• _WHAT TO PRODUCE_: Copy the data below exactly.

• _SOURCE EXCERPT_:
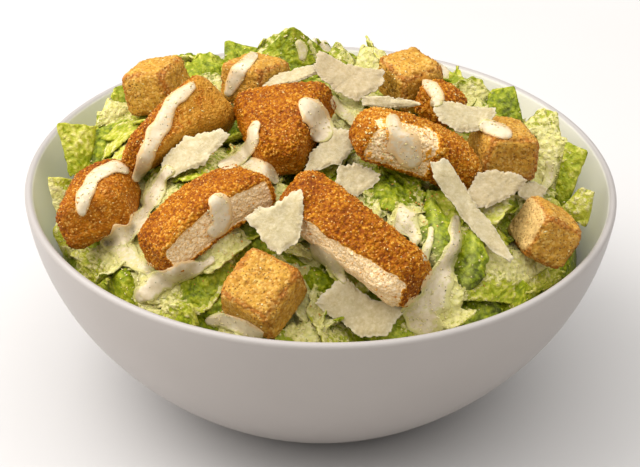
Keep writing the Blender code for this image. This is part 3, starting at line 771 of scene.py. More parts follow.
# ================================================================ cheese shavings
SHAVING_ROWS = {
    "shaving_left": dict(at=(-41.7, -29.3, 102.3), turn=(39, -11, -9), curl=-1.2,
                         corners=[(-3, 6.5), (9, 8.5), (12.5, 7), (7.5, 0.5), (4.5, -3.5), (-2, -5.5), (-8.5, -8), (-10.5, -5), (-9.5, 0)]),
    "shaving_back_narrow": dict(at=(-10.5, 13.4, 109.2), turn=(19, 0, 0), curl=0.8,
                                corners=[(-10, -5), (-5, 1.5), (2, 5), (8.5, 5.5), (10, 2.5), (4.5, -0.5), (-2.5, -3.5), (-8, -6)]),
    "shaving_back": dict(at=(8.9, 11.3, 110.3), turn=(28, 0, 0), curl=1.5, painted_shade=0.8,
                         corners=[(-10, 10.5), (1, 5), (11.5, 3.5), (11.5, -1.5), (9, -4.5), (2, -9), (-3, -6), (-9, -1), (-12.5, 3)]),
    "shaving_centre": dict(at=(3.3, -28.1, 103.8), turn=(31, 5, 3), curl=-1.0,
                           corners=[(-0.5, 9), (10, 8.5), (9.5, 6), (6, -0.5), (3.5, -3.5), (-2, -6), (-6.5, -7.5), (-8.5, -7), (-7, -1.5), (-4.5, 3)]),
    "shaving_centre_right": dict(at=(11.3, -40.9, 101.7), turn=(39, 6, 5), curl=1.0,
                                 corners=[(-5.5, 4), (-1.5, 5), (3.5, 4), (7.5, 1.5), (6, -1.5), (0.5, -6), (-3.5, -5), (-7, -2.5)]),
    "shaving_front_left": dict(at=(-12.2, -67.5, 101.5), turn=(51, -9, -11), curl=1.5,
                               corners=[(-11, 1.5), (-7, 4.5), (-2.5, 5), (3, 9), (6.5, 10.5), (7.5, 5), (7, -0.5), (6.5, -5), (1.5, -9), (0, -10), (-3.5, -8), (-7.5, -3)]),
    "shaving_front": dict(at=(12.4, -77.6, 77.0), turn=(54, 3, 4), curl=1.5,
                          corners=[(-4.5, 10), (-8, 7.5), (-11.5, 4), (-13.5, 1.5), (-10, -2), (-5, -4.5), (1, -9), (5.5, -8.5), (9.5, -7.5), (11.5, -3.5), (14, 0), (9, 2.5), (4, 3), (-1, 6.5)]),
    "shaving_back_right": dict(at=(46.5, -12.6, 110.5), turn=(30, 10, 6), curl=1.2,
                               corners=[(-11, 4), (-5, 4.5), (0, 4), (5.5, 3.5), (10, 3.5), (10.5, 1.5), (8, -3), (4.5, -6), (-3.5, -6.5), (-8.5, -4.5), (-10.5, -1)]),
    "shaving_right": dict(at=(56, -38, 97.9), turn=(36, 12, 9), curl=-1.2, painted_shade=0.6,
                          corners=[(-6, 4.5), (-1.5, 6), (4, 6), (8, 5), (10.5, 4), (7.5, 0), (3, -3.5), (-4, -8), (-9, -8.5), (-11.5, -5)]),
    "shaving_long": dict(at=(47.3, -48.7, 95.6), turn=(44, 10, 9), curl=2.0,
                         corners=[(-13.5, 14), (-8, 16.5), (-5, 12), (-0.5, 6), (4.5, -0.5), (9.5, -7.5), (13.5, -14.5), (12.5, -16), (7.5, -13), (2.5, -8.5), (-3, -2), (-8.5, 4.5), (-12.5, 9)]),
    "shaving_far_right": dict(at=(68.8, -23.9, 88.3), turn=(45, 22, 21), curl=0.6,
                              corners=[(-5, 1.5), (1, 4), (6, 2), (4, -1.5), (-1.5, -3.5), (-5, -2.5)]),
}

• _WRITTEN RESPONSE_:
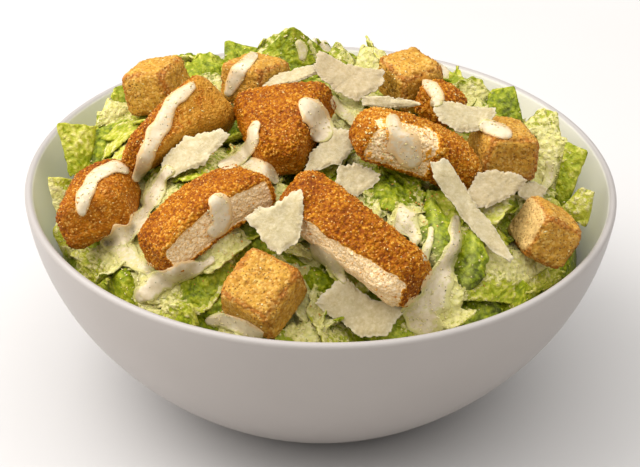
Keep writing the Blender code for this image. This is part 3, starting at line 771 of scene.py. More parts follow.
# ================================================================ cheese shavings
SHAVING_ROWS = {
    "shaving_left": dict(at=(-41.7, -29.3, 102.3), turn=(39, -11, -9), curl=-1.2,
                         corners=[(-3, 6.5), (9, 8.5), (12.5, 7), (7.5, 0.5), (4.5, -3.5), (-2, -5.5), (-8.5, -8), (-10.5, -5), (-9.5, 0)]),
    "shaving_back_narrow": dict(at=(-10.5, 13.4, 109.2), turn=(19, 0, 0), curl=0.8,
                                corners=[(-10, -5), (-5, 1.5), (2, 5), (8.5, 5.5), (10, 2.5), (4.5, -0.5), (-2.5, -3.5), (-8, -6)]),
    "shaving_back": dict(at=(8.9, 11.3, 110.3), turn=(28, 0, 0), curl=1.5, painted_shade=0.8,
                         corners=[(-10, 10.5), (1, 5), (11.5, 3.5), (11.5, -1.5), (9, -4.5), (2, -9), (-3, -6), (-9, -1), (-12.5, 3)]),
    "shaving_centre": dict(at=(3.3, -28.1, 103.8), turn=(31, 5, 3), curl=-1.0,
                           corners=[(-0.5, 9), (10, 8.5), (9.5, 6), (6, -0.5), (3.5, -3.5), (-2, -6), (-6.5, -7.5), (-8.5, -7), (-7, -1.5), (-4.5, 3)]),
    "shaving_centre_right": dict(at=(11.3, -40.9, 101.7), turn=(39, 6, 5), curl=1.0,
                                 corners=[(-5.5, 4), (-1.5, 5), (3.5, 4), (7.5, 1.5), (6, -1.5), (0.5, -6), (-3.5, -5), (-7, -2.5)]),
    "shaving_front_left": dict(at=(-12.2, -67.5, 101.5), turn=(51, -9, -11), curl=1.5,
                               corners=[(-11, 1.5), (-7, 4.5), (-2.5, 5), (3, 9), (6.5, 10.5), (7.5, 5), (7, -0.5), (6.5, -5), (1.5, -9), (0, -10), (-3.5, -8), (-7.5, -3)]),
    "shaving_front": dict(at=(12.4, -77.6, 77.0), turn=(54, 3, 4), curl=1.5,
                          corners=[(-4.5, 10), (-8, 7.5), (-11.5, 4), (-13.5, 1.5), (-10, -2), (-5, -4.5), (1, -9), (5.5, -8.5), (9.5, -7.5), (11.5, -3.5), (14, 0), (9, 2.5), (4, 3), (-1, 6.5)]),
    "shaving_back_right": dict(at=(46.5, -12.6, 110.5), turn=(30, 10, 6), curl=1.2,
                               corners=[(-11, 4), (-5, 4.5), (0, 4), (5.5, 3.5), (10, 3.5), (10.5, 1.5), (8, -3), (4.5, -6), (-3.5, -6.5), (-8.5, -4.5), (-10.5, -1)]),
    "shaving_right": dict(at=(56, -38, 97.9), turn=(36, 12, 9), curl=-1.2, painted_shade=0.6,
                          corners=[(-6, 4.5), (-1.5, 6), (4, 6), (8, 5), (10.5, 4), (7.5, 0), (3, -3.5), (-4, -8), (-9, -8.5), (-11.5, -5)]),
    "shaving_long": dict(at=(47.3, -48.7, 95.6), turn=(44, 10, 9), curl=2.0,
                         corners=[(-13.5, 14), (-8, 16.5), (-5, 12), (-0.5, 6), (4.5, -0.5), (9.5, -7.5), (13.5, -14.5), (12.5, -16), (7.5, -13), (2.5, -8.5), (-3, -2), (-8.5, 4.5), (-12.5, 9)]),
    "shaving_far_right": dict(at=(68.8, -23.9, 88.3), turn=(45, 22, 21), curl=0.6,
                              corners=[(-5, 1.5), (1, 4), (6, 2), (4, -1.5), (-1.5, -3.5), (-5, -2.5)]),
}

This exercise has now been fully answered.